On September 29, 2023, the ABA Antitrust Section Economics Committee hosted the webinar “Invigorating Coordinated Effects Analysis” featuring Professor Nathan Miller of Georgetown University and moderated by Dr. Isabel Tecu of Charles River Associates. The speakers discussed coordinated effects generally, how merger activity may impact coordinated effects, and compared coordinated and unilateral effects.
Prof. Miller began by providing a general overview of coordinated effects and collusion. Behavior that is nonsensical at the individual level, for example output suppression or increasing prices may prove profitable when undertaken in coordination with others. However, this creates a tense dynamic in which individual parties have an incentive to undermine collusion for their own gain. An example of such behavior is an OPEC member increasing output beyond agreed-upon targets by the cartel.

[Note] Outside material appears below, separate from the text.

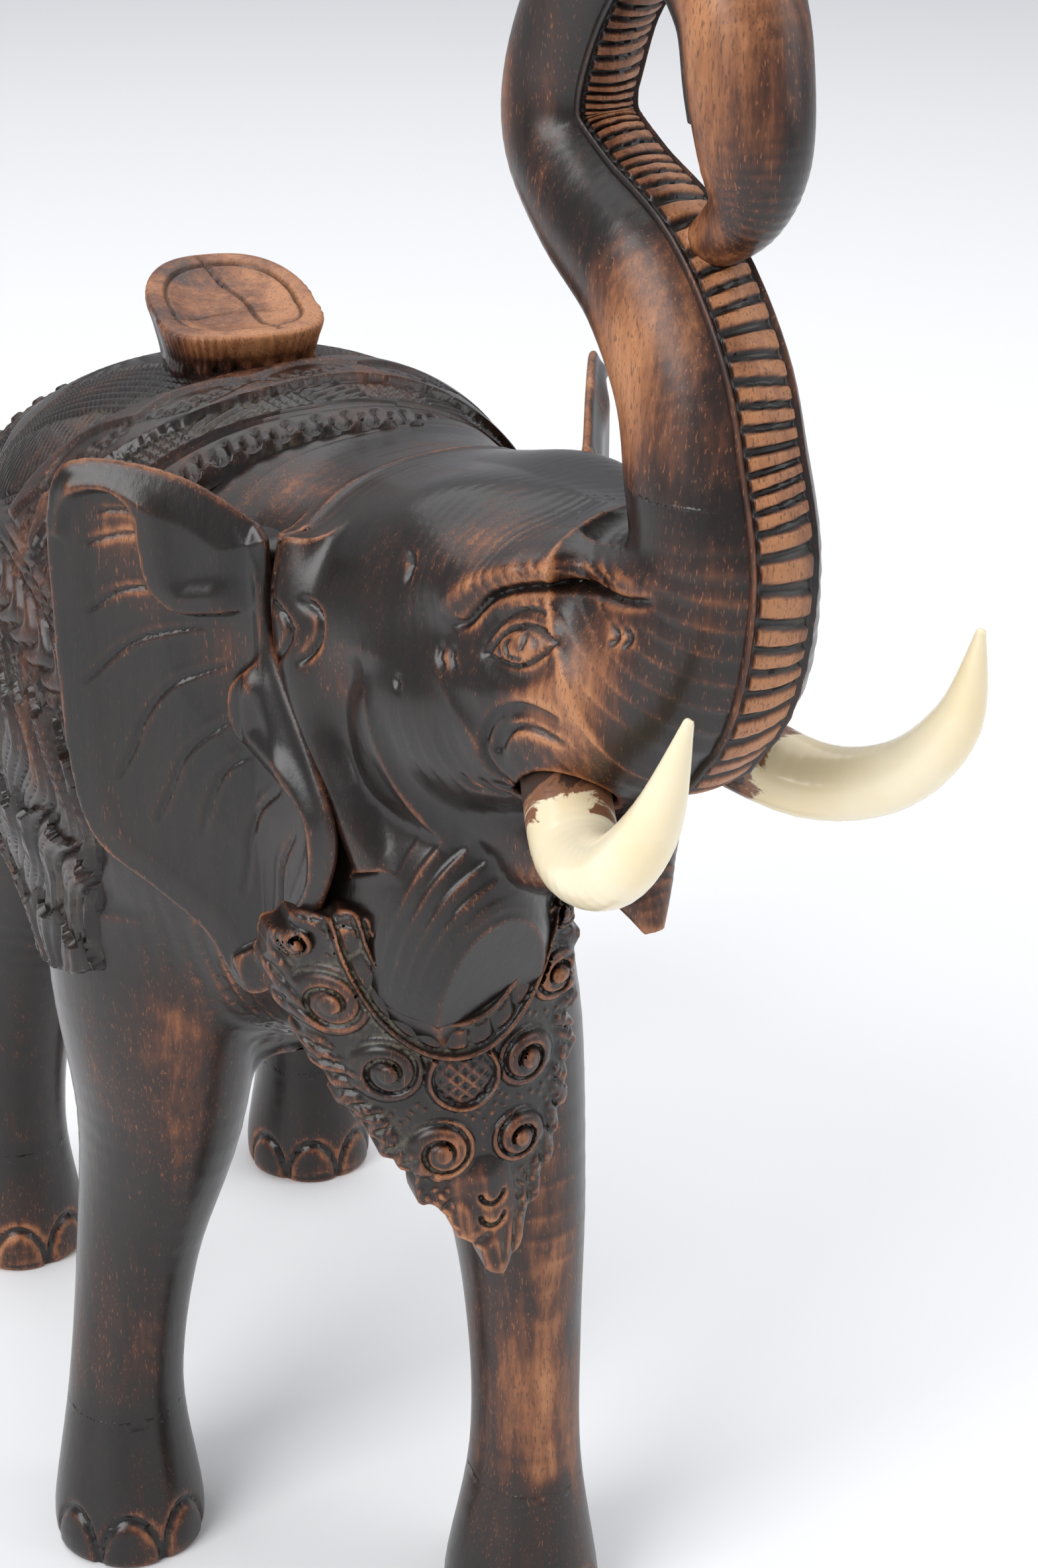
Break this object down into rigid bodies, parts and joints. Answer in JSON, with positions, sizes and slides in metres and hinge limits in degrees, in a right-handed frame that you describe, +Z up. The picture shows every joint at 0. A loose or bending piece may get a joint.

A merger may affect the stability and magnitude of coordination in an industry, which is highlighted in the existing and draft Merger Guidelines. The guidelines include a checklist of six characteristics indicating a market may be vulnerable to collusion: previous collusion attempts, easily observable competitive initiatives by rivals, small and frequent sales, a high cost for deviating from coordination, low demand elasticity, and few mavericks (firms unlikely to agree to coordination). Prof. Miller also discussed the ease of entry into a market as a factor affecting the longevity of collusion. As an example, he cited the delayed entry into the generic prescription drug market resulting from FDA regulations, resulting in a delay of entrants to disrupt collusion in that market.